**Request**: What lies from the line containing "(-178, -112.5, TIE_LOW)])" through the line containing "# frame: +X"? Print exactly those lines, with both ends, and no others.
[BEGIN Exercise data]
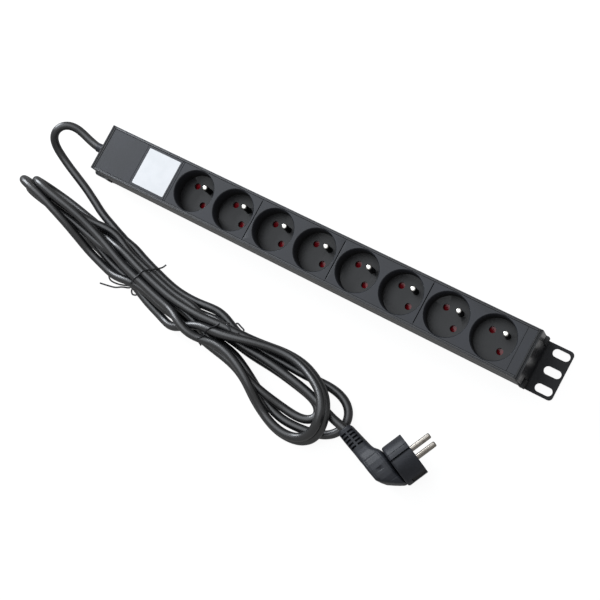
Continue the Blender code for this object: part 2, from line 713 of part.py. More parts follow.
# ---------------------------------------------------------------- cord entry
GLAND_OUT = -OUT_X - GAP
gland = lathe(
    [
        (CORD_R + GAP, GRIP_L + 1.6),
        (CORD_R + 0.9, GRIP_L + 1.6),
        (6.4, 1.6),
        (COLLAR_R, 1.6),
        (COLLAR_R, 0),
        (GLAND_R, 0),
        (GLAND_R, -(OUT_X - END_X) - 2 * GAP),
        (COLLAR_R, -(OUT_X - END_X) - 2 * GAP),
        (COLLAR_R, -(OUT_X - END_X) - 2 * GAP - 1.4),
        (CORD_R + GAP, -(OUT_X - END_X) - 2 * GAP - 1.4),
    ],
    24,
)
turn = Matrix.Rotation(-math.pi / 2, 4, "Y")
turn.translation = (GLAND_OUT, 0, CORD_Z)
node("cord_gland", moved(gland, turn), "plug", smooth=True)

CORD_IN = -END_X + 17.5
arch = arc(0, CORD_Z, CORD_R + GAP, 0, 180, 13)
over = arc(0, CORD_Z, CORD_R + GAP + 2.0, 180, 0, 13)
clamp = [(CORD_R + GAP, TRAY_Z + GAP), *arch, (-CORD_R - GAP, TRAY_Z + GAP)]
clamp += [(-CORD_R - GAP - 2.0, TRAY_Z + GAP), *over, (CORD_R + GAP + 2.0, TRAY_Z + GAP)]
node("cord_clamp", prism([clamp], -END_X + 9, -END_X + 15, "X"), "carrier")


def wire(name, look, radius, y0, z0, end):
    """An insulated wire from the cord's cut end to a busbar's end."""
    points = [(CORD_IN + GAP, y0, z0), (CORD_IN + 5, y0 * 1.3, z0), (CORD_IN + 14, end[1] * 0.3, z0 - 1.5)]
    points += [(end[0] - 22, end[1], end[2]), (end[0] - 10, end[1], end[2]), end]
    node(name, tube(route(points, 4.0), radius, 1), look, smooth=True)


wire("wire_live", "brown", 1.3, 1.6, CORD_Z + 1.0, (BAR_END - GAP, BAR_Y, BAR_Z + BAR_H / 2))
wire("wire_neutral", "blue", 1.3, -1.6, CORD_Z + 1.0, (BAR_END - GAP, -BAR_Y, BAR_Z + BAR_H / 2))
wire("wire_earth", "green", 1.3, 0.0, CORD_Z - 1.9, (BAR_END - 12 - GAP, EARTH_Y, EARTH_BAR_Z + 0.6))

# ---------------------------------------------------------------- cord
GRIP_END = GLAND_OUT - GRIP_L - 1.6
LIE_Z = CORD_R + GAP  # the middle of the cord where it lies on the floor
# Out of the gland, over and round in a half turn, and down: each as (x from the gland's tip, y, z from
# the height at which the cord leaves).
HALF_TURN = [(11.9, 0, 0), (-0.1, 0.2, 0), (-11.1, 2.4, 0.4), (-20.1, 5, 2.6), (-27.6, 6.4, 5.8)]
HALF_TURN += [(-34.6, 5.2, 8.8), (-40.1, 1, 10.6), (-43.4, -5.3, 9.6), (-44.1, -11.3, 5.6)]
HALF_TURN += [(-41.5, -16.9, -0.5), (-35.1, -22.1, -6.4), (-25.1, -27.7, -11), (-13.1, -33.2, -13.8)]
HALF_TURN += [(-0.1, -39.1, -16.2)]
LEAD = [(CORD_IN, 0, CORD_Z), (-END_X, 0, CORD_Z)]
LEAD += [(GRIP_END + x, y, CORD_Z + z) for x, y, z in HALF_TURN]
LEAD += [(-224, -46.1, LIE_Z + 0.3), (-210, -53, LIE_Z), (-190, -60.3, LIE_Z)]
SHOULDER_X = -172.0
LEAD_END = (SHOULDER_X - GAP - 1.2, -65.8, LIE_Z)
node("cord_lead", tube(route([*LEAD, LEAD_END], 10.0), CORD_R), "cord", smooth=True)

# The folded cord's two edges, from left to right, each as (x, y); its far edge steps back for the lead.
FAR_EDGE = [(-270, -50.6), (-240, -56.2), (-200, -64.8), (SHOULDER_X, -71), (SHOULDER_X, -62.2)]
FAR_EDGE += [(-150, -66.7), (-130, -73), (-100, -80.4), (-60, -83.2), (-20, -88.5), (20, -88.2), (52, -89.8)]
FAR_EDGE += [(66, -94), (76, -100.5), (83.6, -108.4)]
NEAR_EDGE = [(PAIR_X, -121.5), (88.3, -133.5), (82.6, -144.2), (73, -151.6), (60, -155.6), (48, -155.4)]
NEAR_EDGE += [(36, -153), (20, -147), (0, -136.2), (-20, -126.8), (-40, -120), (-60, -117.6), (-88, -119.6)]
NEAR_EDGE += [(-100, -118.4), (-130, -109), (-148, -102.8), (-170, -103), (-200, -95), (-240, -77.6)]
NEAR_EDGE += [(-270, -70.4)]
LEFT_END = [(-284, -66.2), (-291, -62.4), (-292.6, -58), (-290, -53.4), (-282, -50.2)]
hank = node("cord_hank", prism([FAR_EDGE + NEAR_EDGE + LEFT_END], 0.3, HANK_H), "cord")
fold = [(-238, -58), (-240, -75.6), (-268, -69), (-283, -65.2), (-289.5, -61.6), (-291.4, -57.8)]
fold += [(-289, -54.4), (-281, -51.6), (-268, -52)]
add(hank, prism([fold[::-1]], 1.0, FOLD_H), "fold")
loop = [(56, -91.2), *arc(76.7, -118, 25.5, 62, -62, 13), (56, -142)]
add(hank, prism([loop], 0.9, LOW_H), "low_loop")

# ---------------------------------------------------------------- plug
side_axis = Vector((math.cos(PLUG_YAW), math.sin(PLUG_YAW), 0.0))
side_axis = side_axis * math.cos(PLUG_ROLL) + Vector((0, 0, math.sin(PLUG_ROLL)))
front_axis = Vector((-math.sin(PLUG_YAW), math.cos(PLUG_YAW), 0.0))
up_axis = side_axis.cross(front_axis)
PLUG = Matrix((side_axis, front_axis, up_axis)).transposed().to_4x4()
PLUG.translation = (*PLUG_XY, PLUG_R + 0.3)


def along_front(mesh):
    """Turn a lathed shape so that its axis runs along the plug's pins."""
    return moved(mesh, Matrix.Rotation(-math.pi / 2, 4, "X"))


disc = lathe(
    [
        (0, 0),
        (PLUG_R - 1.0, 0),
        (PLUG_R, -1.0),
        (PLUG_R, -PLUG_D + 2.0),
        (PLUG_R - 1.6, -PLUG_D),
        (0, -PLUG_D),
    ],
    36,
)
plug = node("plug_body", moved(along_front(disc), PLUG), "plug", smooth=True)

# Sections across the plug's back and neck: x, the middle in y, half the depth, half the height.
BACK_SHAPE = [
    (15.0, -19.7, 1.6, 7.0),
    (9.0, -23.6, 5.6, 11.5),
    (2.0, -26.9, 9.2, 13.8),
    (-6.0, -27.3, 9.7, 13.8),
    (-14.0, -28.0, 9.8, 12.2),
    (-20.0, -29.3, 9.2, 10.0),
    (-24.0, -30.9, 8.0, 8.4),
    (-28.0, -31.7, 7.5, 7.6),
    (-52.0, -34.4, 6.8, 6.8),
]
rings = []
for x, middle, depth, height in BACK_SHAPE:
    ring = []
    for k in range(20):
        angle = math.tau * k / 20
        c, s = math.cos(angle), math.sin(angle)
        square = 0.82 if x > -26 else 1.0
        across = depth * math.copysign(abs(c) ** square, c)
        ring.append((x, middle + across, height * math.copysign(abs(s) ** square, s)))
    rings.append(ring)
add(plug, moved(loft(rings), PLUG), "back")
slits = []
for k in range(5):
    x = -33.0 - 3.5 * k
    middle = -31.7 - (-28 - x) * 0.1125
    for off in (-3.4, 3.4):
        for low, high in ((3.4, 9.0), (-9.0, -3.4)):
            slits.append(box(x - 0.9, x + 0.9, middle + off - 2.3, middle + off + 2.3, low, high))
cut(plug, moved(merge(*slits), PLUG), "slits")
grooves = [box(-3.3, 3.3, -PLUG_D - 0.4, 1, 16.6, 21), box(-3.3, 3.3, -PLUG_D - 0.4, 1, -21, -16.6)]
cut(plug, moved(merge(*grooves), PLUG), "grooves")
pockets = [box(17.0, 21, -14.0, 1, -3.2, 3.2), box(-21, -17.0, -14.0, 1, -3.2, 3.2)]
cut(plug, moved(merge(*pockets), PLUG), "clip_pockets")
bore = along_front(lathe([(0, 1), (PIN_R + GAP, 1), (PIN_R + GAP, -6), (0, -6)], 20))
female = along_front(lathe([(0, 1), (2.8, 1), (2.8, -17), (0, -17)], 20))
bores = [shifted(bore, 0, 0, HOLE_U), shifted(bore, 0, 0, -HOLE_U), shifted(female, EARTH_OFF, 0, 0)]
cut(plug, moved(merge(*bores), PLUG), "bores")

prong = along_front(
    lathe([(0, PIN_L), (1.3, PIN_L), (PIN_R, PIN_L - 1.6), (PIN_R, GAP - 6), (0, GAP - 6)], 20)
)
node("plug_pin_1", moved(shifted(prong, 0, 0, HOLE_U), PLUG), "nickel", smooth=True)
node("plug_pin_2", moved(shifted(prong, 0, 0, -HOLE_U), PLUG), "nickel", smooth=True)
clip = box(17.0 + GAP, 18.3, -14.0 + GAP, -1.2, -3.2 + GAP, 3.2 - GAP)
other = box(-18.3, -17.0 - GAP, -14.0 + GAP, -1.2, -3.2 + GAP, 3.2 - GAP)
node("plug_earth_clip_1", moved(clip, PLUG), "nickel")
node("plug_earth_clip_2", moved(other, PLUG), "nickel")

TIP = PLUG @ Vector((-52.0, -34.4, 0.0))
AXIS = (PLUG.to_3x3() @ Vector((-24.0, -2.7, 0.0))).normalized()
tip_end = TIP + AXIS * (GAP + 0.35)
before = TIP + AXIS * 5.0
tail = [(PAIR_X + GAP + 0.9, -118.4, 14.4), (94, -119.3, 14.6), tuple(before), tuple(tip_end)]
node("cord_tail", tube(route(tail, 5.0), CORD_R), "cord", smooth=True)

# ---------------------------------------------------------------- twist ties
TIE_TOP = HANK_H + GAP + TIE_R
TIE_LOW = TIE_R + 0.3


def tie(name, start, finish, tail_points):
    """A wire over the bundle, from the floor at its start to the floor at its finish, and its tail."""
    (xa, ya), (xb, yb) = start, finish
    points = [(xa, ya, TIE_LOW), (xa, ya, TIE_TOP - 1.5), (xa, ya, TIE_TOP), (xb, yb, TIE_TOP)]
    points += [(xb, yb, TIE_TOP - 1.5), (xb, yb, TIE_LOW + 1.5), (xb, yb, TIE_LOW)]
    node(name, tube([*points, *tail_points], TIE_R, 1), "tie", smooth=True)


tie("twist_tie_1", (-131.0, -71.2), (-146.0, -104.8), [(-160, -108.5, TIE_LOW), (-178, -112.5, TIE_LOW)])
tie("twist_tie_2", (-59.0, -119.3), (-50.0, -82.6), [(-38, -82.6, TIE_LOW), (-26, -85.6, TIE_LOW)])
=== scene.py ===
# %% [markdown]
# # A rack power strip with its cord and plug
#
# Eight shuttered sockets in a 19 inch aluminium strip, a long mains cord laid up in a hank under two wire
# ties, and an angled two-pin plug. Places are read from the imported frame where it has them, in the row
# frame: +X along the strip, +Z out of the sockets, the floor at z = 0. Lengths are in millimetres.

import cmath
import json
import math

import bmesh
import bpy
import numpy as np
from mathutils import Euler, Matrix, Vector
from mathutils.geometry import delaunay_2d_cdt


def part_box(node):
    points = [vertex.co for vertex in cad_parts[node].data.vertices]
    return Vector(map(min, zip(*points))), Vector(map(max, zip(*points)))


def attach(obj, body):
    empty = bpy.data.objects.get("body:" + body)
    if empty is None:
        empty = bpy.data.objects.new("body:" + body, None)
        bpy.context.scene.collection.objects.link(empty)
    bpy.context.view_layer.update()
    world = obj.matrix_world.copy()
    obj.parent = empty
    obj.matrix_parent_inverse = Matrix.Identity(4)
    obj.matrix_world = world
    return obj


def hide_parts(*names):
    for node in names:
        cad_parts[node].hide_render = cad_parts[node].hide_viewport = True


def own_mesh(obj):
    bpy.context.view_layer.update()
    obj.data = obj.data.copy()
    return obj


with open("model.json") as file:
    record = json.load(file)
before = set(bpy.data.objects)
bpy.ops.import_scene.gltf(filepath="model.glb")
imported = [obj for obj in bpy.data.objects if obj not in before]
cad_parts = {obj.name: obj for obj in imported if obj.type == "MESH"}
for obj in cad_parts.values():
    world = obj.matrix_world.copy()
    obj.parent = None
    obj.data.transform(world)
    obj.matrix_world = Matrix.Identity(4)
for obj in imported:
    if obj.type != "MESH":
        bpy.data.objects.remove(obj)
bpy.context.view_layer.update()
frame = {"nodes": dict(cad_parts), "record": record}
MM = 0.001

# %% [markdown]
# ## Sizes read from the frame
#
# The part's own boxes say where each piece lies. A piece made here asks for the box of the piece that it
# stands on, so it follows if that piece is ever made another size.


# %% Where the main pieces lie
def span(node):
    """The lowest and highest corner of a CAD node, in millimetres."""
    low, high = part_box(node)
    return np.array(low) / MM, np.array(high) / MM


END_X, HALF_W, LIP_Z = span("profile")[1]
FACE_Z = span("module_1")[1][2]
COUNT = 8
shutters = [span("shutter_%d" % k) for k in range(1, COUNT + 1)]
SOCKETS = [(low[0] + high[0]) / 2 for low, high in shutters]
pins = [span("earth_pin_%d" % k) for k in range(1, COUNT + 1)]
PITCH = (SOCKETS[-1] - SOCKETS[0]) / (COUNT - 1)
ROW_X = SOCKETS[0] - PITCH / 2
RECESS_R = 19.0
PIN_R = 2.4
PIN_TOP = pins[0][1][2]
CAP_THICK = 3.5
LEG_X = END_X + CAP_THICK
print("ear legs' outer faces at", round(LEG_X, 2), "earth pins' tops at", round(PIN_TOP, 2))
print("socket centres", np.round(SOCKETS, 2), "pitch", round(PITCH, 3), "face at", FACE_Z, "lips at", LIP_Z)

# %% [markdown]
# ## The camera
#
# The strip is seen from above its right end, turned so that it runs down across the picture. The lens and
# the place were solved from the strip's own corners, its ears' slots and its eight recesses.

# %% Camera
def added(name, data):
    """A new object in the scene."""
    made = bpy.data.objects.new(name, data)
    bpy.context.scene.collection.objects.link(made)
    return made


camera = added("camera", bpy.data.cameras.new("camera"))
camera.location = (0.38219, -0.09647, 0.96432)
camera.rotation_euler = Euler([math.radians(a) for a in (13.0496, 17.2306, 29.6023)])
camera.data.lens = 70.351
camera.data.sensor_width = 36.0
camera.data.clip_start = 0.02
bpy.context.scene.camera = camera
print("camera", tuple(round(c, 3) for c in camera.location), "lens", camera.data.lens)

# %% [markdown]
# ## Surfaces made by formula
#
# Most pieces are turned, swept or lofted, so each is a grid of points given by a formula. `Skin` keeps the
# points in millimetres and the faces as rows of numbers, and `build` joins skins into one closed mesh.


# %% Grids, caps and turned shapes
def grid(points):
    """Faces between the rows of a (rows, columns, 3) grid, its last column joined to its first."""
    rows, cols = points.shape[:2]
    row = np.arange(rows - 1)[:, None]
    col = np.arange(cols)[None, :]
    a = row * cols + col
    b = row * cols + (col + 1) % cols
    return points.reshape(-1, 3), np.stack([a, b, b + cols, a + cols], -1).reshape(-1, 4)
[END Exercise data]
[BEGIN Exercise data]
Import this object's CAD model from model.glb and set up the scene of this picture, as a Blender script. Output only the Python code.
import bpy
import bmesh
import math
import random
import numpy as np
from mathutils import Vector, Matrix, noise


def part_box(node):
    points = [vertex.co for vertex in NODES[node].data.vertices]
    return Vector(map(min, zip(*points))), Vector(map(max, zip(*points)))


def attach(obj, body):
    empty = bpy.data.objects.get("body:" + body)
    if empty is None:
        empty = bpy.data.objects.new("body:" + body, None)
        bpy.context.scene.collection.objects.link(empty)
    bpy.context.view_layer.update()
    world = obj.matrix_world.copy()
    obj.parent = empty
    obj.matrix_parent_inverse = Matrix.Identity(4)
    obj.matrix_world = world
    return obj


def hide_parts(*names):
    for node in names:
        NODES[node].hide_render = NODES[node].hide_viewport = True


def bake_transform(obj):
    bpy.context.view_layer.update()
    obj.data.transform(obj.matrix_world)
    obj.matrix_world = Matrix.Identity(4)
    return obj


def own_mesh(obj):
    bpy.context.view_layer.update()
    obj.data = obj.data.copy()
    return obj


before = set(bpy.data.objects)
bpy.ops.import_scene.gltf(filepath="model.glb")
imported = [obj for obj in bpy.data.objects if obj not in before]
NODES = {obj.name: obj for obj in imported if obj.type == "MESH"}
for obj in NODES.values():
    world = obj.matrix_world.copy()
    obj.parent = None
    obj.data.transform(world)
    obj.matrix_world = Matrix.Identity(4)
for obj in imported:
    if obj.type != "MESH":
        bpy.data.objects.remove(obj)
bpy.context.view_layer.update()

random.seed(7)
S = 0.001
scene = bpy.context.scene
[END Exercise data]
[BEGIN Exercise data]
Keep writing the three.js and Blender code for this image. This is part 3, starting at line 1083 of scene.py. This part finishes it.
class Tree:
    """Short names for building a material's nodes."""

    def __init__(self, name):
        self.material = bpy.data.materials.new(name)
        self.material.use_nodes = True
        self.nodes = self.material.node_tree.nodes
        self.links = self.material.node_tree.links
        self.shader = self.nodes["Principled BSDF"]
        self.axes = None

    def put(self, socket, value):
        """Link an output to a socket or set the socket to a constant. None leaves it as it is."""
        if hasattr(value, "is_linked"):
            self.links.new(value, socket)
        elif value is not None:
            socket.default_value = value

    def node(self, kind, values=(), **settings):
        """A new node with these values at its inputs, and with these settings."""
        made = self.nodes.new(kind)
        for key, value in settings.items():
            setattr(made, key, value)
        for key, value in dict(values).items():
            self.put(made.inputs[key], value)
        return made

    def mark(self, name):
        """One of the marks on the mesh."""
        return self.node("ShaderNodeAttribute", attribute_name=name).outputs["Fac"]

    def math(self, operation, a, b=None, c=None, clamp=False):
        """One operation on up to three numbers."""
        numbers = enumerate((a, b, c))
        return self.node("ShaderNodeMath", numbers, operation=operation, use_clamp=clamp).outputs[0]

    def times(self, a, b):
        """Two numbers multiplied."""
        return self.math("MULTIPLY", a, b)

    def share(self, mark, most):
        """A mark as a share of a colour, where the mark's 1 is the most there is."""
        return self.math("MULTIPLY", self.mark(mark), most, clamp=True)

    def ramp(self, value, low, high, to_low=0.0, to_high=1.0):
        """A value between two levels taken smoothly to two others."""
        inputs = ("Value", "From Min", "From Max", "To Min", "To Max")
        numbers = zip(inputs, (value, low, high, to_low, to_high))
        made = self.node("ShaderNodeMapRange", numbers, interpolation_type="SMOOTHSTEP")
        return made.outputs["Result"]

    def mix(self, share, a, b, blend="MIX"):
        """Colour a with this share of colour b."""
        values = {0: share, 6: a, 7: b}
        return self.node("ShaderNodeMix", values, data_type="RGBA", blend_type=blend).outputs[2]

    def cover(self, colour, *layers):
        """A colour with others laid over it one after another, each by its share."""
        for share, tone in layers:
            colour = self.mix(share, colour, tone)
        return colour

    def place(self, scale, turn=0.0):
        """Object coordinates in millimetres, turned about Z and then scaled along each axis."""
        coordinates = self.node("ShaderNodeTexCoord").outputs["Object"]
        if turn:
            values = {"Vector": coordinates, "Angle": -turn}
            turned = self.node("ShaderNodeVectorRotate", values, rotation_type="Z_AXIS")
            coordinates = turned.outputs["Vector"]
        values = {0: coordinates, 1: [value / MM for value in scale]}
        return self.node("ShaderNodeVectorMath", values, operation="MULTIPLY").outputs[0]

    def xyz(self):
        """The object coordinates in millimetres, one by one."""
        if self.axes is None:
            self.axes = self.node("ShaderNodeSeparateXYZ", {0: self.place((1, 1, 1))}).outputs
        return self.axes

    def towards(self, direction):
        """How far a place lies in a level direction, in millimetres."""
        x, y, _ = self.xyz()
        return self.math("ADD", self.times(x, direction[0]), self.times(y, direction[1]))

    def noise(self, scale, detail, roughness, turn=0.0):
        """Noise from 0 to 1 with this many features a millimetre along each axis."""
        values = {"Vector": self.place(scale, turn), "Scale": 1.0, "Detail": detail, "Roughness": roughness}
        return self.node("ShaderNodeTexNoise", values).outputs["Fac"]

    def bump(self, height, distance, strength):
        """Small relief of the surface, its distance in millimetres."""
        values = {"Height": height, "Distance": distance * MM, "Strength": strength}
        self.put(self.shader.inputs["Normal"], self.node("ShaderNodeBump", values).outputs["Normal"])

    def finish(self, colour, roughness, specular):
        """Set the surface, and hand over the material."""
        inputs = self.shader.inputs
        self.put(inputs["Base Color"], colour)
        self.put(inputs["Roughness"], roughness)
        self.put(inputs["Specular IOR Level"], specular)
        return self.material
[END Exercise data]
**Problem solution**:
tie("twist_tie_1", (-131.0, -71.2), (-146.0, -104.8), [(-160, -108.5, TIE_LOW), (-178, -112.5, TIE_LOW)])
tie("twist_tie_2", (-59.0, -119.3), (-50.0, -82.6), [(-38, -82.6, TIE_LOW), (-26, -85.6, TIE_LOW)])
=== scene.py ===
# %% [markdown]
# # A rack power strip with its cord and plug
#
# Eight shuttered sockets in a 19 inch aluminium strip, a long mains cord laid up in a hank under two wire
# ties, and an angled two-pin plug. Places are read from the imported frame where it has them, in the row
# frame: +X along the strip, +Z out of the sockets, the floor at z = 0. Lengths are in millimetres.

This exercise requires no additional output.